Though the Messenger (PBUH) understood that every human being belongs to their Creator alone, he was still plunged into sorrow. He lost the woman who had, for twenty-five years, been the love of his life, the intellectual match to his sharp mind, the spiritual counterpart to his heart full of faith, the one whom he held and who held him in turn, and the mother of his children. The year of her death was forever known from then on as the Year of Grief.
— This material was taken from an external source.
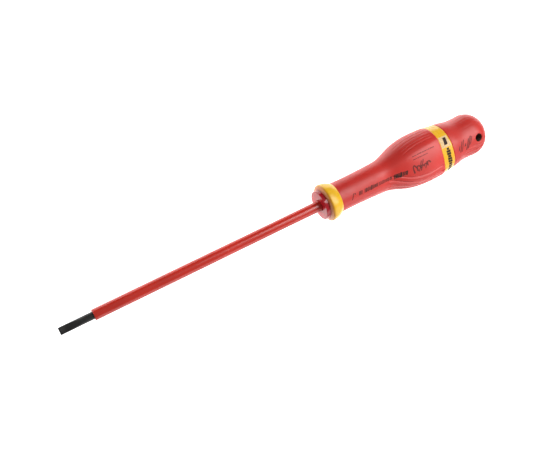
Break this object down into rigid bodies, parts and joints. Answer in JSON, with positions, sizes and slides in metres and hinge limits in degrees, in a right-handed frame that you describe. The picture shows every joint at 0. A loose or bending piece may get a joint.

Khadijah bint Khuwaylid was no ordinary person: she was the one whom Allah chose, above all others in existence, to marry the greatest of all His creation – Muhammad (PBUH). She was a woman whose role went far beyond merely that of a dutiful wife and mother; she was an individual imbued with truly extraordinary characteristics. Her intellect, her wisdom, her grace, her love, and beyond all else, her faith, set her apart from the entire world.
The Messenger of Allah (PBUH) said, “The best of the world’s women is Mary (in her lifetime), and the best of the world’s women is Khadijah (in her lifetime).” (Bukhari)
“Sufficient for you among the women of mankind are Mariam bint ‘Imran, Khadijah bint Khuwaylid, Fatimah bint Muhammad and Asiyah the wife of Fir’awn.” (Tirmidhi)
Forever after, Prophet Muhammad (PBUH) never forgot the woman with whom he had spent the earliest days of marriage and fatherhood, the woman who had known him better than anyone else.
“Innee ruziqtu hubbahaa,” Prophet Muhammad (PBUH) said solemnly. “Indeed, her love had been nurtured in my heart by Allah Himself.” (Muslim)
Truly, Khadijah bint Khuwaylid was the greatest woman who ever lived: a noblewoman of Quraysh, an outcast from Makkan society, and a queen of Paradise itself.